Wednesday, December 24, 2008

The Problem with True Atheism

So, I've promised to write this out sometime, and here it is, at least in part. I have a bunch of things I want to talk about, and it will, in all likelihood, take more than one blog. I also will be talking about some Chicago machine politics soon, which should be fairly interesting - but is a totally separate topic.



Well, the title sort of says it all, and I am in part responding to a number of comments by friends about constructing a "rational" system of morality. I have already detailed a number of problems with this approach, and I will reiterate some of them here. I will also detail the history of the growth of the "atheist" movement in America (and, to a lesser extent, worldwide).



And note that I did put atheist in quotes, as this is my first point. Most people who claim to be atheists are, as far as I am concerned, agnostic. The may not acknowledge this or even be aware of it themselves, this seems to me to be the case. The reason that I say this is because they do not embrace the full ramifications of the nonexistence of any transcendent nature. The true ramifications of this are really fully explore by Nietzsche (and Machiavelli did significant work in this direction as well). Nietzsche is one of very few philosophers who truly embraced all the ramifications of the fact that there is no God.

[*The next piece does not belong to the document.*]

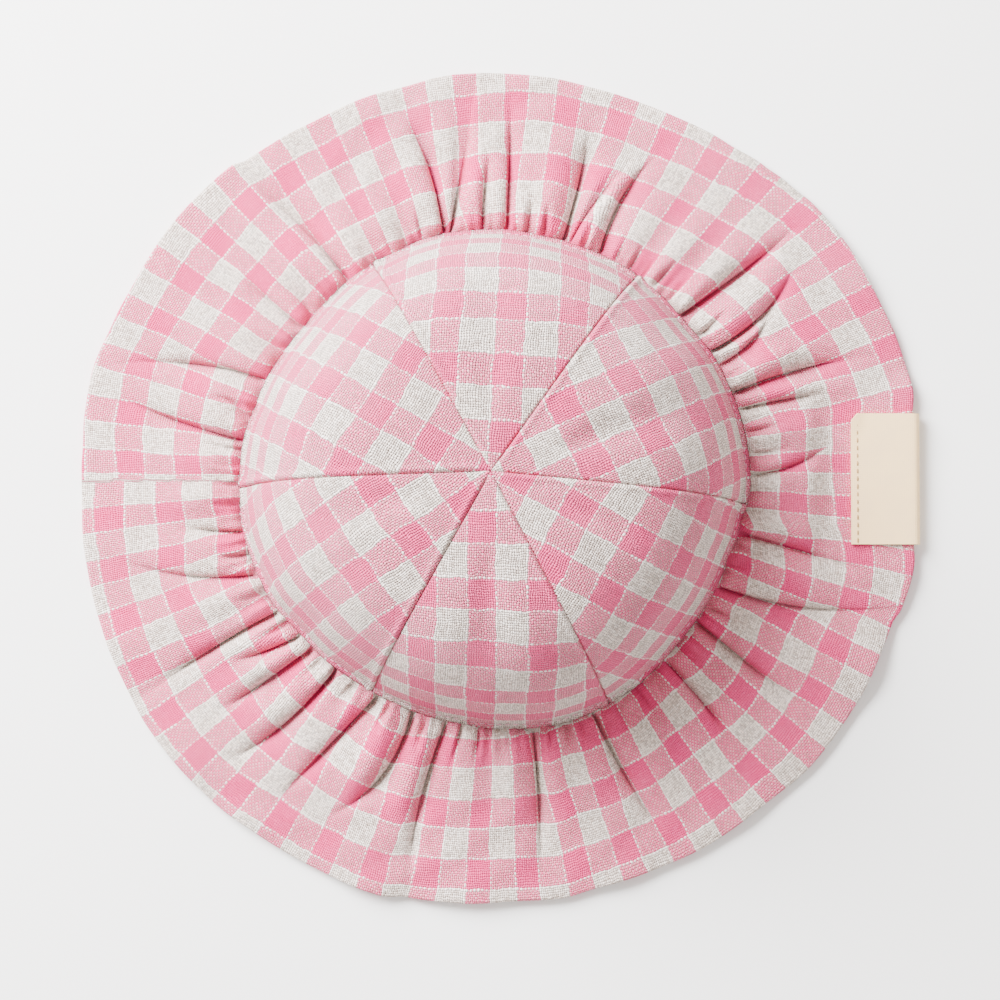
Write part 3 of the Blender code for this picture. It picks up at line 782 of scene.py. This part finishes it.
@dataclass
class Brim:
    """The gathered brim of doubled cloth."""

    cloth: Material
    thickness: float = 0.0018
    tuck: float = 0.0030
    fold_depth: float = 0.0074
    core_at_seam: float = 0.0008
    core_at_edge: float = 0.0020
    core_share: float = 0.62
    lip_shift: float = 0.0007
    lip_share: float = 0.10
    lip_reach: float = 0.0012
    steep_side: float = 0.8
    easy_side: float = 1.3
    small_share: float = 0.62
    gather_height: float = 0.00042
    ripple_height: float = 0.00022
    width_at_seam: float = 0.0022
    width_at_edge: float = 0.0085
    share_of_spacing: float = 0.30
    columns_per_degree: float = 2.7
    rings: int = 46
    column_turn: float = 7.472
    dark_column_at: float = 184.8
    strip_join: float = 179.5
    row_period: float = 0.0191
    label_fade: tuple[float, float] = (11.5, 15.5)
    under_label_from: float = 0.54
    label_heights: tuple[float, float] = (0.0049, 0.0040)
    strip: tuple[float, float] = (0.057, 0.83)
    columns: list[tuple[int, float]] = field(default_factory=list)
    lip_sides: np.ndarray = field(default_factory=lambda: np.array([]))

    def __post_init__(self) -> None:
        """Spread the columns between the creases and choose each crease's steep side."""
        by_chance = np.where(np.random.default_rng(8).random(len(CREASES)) < 0.5, -1.0, 1.0)
        upper_left = np.where(np.cos(np.radians(AT_SEAM - 48.0)) > 0.0, 1.0, -1.0)
        self.lip_sides = np.where(DEPTH >= 0.5, upper_left, by_chance)
        for i, spacing in enumerate((np.roll(AT_SEAM, -1) - AT_SEAM) % 360.0):
            parts = max(4, round(spacing * self.columns_per_degree))
            self.columns += [(i, part / parts) for part in range(parts)]

    def crease_angles(self, out: float) -> np.ndarray:
        """Return each crease's angle at a share of the way out."""
        walked = np.minimum(1.0, out / REACH)
        pull = 2.0 * AT_HALF - (AT_SEAM + AT_TIP) / 2.0
        start = AT_SEAM + (pull - AT_SEAM) * walked
        own = start + (pull + (AT_TIP - pull) * walked - start) * walked
        long = np.flatnonzero(REACH >= SHORT_REACH)
        long = np.concatenate([long[-1:], long, long[:1]])
        turns = np.zeros(len(long))
        turns[0], turns[-1] = -360.0, 360.0
        carried = np.interp(AT_SEAM, AT_SEAM[long] + turns, own[long] + turns)
        let_go = smooth_step(0.3, 1.5, out / REACH)
        return np.where(REACH < SHORT_REACH, own + (carried - own) * let_go, own)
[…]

Before I go much further, I must say this - I am nominally Latin Catholic (most people call it Roman Catholic, but it's correct name is the Latin Catholic Rite, one of what I believe is 13 Catholic rites), still practicing to a certain extent, and very well educated on the philosophy of my religion. This is not to say that I blindly follow dogma - much of the dogmatic has been removed from the religion with the advent of the Second Vatican Council, though there is still some dogma. One of the main responsibilities of adult Catholics is to be "persons of conscience" - meaning that each person is an individual moral agent, and they are responsible to their own conscience, which should be informed by the teachings of the church. I make this point so that you do not think that I am blindly trying to verify the existence of God because I have my beliefs.

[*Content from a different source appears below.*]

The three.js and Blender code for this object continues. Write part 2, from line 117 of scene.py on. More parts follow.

Of course, in part this is true - my belief must extend in part from my upbringing in this tradition, but I have gone through a protracted period of non-belief; the main issue in this is that I have, over a number of years rediscovered my belief (which I still sometimes question) and looked at the ramifications of trying to construct a moral system without some kind of divinity.

And here is the crux of the issue. If we remove the sense of "specialness" from humanity, if we are just animals, and if existence is merely a random coincidence, there is no absolute morality. While this does not seem to be a problem on its face, it is quite a huge problem in trying to decide what can make something right or wrong. In fact, the very concept of right and wrong must be thrown out if you believe this. We must then, as Nietzsche says, move "beyond good and evil". The labels become ridiculous without some kind of transcendent nature. Try and define these terms without reference to God or to humanity being "special" in some way.

What is "good"? What is "evil"? If one tries to define these in a purely rational way, it is totally impossible. I challenge anyone to attempt this, and I can find fault with it. And please do not bother quoting from John Stuart Mill and Utilitarianism - he makes a number of mistakes that are easily observed, and in fact the mistakes that he makes are many of the same ones that modern atheists make.

Most people feel that there is no longer a need for God because people are basically good, and that blind adherence to dogma diminishes people because they are not allowed to think. In part they are correct - complete adherence to dogma does diminish people - but complete rejection of it is just as foolish. Belief that because people are currently good regardless of the hundreds of years of social history that molded their morality is giving yourself an enormous blind spot.

Let me give you an example in terms of science - obviously, this is simply an analogy, not an attempt to say that faith and science are interchangeable - they are not. If every generation decides that because we have more knowledge than the previous generation we can simply discard everything that they have done, there would never be any growth in society. If, for example, Jonas Salk discovered the polio vaccine and moved the world of vaccinations forward by leaps and bounds. If we just assumed that we know more now than he did then, we could discard all of his work. Same in terms of space exploration - they got to the moon with calculations on slide rules using Newton's laws. If we did not keep using the good that has been previously discovered, we cannot progress forward.

The same does work on a moral level. If we simply discard all that previous generations have done in terms of morality, our social and moral systems wouold never advance. One of the best examples of this is in the case of Martin Luther King, Jr. The reason his message caught hold so well all over is not because it was new, but because it was founded on the moral and religious principles that many people already claimed allegiance to. (and yes I know I ended with a preposition, I just don't want to rewrite it) He called people to task on their original religious beliefs and called them to look at how they were treating other people and how it was inconsistent with their professed faith.

I have to stop for now, and I really have not finished (I've barely even begun) but I will continue soon.

2 comments:

supergoober said...

FINISH!?!?!? You haven't even started yet!! Keep going man!

theprofessor said...

I know, I just ran out of time - you know the holicays, lots of family commitments :)

I barely scraped the surface, I could probably detail a whole book on this topic, and wait til I get going on the history as well.